The records ->

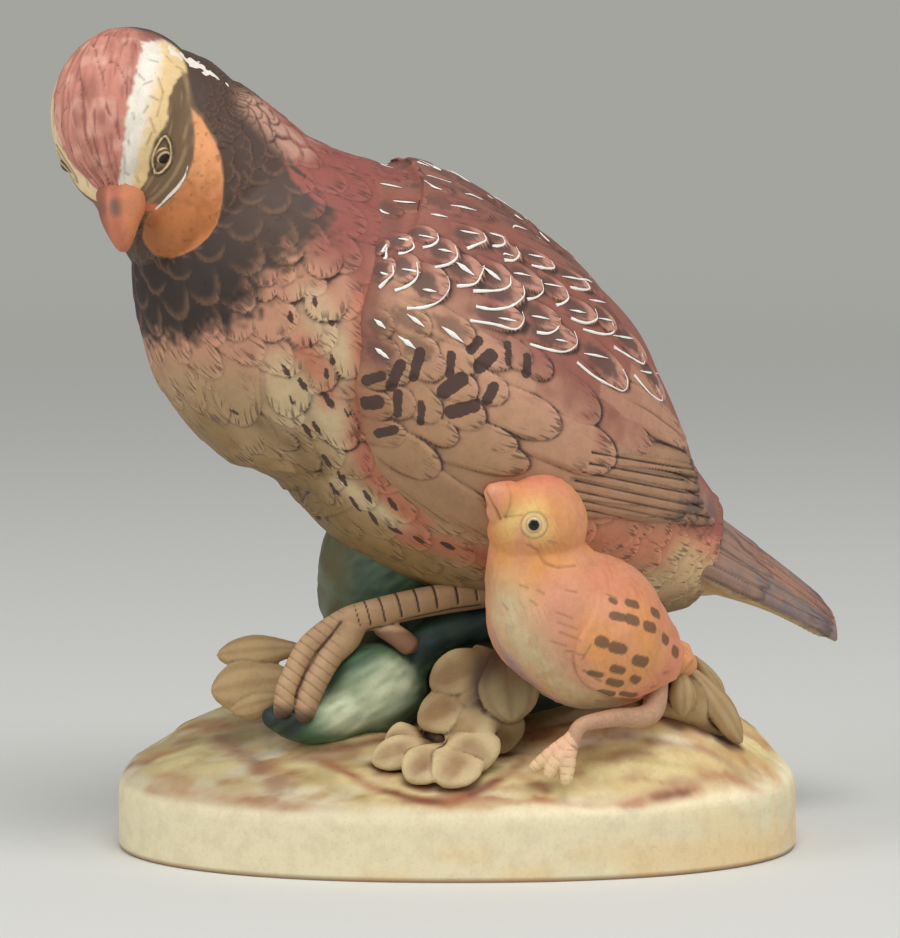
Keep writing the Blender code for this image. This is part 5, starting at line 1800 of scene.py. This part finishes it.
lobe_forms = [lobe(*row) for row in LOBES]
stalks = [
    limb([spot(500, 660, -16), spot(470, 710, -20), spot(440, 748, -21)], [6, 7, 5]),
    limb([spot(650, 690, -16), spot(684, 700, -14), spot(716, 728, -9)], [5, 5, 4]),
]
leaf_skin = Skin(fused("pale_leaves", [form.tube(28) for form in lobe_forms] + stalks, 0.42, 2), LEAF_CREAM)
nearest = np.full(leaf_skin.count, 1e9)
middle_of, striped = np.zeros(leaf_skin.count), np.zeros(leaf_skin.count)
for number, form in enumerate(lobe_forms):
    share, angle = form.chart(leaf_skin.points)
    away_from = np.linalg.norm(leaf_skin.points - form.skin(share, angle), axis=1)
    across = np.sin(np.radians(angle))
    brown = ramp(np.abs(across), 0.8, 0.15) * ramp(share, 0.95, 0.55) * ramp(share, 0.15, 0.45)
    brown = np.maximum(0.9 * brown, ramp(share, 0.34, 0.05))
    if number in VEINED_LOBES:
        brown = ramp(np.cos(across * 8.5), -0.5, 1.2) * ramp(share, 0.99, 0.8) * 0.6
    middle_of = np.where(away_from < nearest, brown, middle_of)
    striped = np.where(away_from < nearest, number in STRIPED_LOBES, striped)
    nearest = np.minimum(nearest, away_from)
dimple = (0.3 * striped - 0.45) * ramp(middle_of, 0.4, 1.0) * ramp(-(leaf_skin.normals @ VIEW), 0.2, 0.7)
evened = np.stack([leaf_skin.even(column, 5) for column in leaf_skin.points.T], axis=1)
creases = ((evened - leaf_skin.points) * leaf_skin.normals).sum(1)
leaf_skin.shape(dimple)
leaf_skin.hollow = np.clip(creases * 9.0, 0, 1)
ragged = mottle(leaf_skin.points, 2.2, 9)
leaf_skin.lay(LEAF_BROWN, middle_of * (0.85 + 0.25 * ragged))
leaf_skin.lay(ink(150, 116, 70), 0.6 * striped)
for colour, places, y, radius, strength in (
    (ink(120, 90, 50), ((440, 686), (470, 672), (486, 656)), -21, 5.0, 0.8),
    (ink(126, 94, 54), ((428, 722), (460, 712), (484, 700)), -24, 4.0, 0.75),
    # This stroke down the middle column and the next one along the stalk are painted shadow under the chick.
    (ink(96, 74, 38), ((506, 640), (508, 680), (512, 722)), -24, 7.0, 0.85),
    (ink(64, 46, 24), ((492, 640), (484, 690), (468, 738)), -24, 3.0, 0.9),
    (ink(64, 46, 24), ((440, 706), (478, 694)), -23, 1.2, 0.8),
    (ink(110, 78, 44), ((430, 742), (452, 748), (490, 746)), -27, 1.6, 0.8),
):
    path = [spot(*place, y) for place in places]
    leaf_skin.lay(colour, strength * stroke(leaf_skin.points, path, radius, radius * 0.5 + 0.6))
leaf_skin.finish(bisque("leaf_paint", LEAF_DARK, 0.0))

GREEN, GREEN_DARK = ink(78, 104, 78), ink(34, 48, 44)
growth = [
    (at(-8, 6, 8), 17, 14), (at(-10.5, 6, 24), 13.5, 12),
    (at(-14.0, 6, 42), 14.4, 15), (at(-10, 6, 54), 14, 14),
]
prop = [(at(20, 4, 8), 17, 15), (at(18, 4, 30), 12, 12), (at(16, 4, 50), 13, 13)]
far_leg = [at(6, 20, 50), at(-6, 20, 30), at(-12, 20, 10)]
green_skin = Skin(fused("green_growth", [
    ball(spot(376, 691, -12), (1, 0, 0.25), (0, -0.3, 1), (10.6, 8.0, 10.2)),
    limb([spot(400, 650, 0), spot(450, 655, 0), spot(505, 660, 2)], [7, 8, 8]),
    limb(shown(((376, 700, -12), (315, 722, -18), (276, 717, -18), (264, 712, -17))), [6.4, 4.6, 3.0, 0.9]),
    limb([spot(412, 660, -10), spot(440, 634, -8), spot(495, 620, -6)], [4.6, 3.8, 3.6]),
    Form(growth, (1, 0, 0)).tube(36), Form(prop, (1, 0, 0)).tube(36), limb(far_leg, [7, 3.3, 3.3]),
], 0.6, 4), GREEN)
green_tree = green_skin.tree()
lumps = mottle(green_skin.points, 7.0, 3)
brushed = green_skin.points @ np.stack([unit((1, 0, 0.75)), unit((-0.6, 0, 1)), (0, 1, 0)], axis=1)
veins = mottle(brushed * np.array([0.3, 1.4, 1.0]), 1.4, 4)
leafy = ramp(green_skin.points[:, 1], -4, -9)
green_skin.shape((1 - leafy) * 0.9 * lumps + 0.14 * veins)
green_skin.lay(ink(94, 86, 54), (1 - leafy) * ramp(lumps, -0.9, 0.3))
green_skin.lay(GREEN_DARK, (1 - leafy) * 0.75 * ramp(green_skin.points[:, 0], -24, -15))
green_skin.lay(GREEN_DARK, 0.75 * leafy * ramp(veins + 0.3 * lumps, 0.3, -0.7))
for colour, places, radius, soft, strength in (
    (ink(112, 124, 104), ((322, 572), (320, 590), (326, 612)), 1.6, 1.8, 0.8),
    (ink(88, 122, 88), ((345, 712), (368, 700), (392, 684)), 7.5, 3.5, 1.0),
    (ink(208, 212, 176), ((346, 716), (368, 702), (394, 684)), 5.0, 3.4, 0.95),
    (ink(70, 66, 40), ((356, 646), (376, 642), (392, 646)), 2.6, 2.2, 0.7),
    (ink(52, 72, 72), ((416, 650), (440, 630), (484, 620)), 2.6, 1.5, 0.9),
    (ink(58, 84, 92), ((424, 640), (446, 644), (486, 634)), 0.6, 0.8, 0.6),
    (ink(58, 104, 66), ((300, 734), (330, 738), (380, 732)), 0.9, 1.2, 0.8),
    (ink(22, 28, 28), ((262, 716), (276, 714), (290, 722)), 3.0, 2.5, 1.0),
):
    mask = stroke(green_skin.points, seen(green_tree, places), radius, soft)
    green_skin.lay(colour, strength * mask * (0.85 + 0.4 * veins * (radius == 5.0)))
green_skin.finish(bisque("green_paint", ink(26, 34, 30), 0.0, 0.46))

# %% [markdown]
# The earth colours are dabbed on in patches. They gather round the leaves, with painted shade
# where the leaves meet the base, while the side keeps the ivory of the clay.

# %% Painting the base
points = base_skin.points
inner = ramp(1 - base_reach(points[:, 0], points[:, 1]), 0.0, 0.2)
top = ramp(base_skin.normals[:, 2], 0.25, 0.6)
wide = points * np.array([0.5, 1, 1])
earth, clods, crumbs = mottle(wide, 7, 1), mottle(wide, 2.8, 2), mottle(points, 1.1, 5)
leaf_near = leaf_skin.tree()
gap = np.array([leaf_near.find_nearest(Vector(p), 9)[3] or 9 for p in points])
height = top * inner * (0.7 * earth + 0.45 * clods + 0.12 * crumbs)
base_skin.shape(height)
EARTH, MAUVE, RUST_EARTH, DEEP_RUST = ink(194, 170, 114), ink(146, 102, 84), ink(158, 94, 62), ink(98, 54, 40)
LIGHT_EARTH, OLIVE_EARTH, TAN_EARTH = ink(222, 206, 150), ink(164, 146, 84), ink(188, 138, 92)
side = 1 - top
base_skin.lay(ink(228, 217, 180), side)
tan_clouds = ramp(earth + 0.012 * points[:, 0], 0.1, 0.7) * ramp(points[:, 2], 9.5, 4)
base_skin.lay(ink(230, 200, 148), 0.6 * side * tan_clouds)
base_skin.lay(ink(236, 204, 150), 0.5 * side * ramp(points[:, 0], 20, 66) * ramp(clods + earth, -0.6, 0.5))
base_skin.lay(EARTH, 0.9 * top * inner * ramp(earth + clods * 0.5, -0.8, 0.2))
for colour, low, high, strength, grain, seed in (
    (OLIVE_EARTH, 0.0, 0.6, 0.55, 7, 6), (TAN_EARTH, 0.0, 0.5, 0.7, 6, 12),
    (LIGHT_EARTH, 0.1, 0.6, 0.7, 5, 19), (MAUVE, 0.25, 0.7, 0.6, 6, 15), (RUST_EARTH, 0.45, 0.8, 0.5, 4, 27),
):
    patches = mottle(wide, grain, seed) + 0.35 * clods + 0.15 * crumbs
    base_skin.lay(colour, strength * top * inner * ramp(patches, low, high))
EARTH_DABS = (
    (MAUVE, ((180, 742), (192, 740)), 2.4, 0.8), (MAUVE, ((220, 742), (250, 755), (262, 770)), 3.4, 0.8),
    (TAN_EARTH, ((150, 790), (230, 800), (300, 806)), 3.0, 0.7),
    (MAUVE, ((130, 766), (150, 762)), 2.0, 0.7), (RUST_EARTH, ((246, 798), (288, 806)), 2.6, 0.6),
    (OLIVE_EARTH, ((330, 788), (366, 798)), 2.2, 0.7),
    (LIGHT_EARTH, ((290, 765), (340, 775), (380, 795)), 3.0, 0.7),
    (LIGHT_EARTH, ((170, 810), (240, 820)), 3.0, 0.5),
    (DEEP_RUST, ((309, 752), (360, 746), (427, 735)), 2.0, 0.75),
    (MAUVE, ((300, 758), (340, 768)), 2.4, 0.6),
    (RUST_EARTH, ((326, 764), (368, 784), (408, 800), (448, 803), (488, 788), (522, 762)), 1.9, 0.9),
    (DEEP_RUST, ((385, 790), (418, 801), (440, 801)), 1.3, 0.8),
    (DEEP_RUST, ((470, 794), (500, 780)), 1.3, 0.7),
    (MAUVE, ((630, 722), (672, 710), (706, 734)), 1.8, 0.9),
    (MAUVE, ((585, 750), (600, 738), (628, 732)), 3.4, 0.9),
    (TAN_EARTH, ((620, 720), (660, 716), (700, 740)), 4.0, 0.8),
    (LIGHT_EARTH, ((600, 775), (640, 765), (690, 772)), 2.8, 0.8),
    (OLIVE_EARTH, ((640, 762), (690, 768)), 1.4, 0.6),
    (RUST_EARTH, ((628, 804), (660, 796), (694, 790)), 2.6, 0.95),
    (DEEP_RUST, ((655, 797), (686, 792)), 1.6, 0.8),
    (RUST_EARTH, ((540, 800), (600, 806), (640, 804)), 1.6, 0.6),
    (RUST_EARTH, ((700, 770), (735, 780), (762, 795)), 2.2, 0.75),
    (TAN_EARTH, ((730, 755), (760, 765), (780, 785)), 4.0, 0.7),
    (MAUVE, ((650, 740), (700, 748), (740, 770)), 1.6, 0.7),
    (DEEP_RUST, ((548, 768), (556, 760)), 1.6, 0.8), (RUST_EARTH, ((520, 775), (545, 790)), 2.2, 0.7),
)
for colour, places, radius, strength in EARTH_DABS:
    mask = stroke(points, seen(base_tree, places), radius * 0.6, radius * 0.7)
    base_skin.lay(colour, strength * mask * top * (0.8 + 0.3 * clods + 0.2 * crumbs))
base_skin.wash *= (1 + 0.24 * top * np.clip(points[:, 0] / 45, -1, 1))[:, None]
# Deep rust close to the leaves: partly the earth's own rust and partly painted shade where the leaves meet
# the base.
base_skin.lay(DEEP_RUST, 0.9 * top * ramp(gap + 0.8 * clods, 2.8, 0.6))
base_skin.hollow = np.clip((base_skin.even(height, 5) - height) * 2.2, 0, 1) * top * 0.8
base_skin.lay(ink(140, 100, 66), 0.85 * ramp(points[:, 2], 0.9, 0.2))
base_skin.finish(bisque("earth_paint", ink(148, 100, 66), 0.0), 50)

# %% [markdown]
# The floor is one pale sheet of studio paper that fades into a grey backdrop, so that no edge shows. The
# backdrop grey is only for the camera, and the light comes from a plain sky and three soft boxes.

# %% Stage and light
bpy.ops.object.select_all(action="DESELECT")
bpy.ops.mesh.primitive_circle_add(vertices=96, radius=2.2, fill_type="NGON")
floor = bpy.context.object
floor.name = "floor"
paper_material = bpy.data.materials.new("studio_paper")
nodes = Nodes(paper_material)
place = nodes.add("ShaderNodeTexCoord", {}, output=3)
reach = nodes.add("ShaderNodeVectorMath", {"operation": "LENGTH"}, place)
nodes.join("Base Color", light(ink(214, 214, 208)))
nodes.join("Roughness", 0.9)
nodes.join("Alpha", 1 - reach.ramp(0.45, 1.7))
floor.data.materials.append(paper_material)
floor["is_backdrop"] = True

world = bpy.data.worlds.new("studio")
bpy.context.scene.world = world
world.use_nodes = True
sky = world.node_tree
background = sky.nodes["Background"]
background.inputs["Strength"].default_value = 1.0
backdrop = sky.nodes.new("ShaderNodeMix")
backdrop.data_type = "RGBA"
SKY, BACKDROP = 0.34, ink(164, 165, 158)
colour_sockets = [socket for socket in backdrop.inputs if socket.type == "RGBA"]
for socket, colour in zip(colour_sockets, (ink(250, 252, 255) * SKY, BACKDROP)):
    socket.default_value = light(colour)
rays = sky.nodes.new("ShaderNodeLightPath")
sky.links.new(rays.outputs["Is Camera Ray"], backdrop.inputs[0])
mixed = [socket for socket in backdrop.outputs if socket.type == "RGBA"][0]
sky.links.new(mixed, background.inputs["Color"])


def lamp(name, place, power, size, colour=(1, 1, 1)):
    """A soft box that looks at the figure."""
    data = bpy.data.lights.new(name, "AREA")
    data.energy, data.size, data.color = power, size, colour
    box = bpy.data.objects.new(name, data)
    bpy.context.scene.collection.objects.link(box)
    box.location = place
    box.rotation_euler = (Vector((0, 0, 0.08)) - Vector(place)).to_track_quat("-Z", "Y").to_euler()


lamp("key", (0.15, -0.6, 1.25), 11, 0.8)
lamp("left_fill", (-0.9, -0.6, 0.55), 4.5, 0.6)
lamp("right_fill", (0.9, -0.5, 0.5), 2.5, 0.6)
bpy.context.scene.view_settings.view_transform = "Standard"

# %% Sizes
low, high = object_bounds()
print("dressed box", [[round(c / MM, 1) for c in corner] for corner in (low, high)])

--

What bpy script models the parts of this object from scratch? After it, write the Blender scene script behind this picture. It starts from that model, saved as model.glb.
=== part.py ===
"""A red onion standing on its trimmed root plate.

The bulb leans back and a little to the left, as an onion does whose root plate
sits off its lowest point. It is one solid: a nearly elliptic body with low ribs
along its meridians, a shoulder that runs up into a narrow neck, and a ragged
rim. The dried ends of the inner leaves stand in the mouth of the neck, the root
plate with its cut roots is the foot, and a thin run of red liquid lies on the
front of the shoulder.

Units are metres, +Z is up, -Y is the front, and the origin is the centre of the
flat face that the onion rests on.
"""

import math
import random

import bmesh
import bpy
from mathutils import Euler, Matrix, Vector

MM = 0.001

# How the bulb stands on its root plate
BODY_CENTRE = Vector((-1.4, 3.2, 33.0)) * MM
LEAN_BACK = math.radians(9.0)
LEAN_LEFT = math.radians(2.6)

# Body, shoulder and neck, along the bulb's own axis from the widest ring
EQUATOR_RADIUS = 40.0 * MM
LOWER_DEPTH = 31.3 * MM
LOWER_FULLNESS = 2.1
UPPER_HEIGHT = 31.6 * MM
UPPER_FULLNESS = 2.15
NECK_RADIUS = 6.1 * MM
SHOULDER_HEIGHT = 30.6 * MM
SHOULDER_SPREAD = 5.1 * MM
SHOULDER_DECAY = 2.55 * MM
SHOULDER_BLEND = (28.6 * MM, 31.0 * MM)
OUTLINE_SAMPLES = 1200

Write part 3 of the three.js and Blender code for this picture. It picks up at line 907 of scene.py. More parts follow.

Do this -> Nothing but the lines from the one with "What bpy script" through the one with "LEAN_LEFT = math.radians(2.6)" should be repeated, and each exactly.

Written reply ->
What bpy script models the parts of this object from scratch? After it, write the Blender scene script behind this picture. It starts from that model, saved as model.glb.
=== part.py ===
"""A red onion standing on its trimmed root plate.

The bulb leans back and a little to the left, as an onion does whose root plate
sits off its lowest point. It is one solid: a nearly elliptic body with low ribs
along its meridians, a shoulder that runs up into a narrow neck, and a ragged
rim. The dried ends of the inner leaves stand in the mouth of the neck, the root
plate with its cut roots is the foot, and a thin run of red liquid lies on the
front of the shoulder.

Units are metres, +Z is up, -Y is the front, and the origin is the centre of the
flat face that the onion rests on.
"""

import math
import random

import bmesh
import bpy
from mathutils import Euler, Matrix, Vector

MM = 0.001

# How the bulb stands on its root plate
BODY_CENTRE = Vector((-1.4, 3.2, 33.0)) * MM
LEAN_BACK = math.radians(9.0)
LEAN_LEFT = math.radians(2.6)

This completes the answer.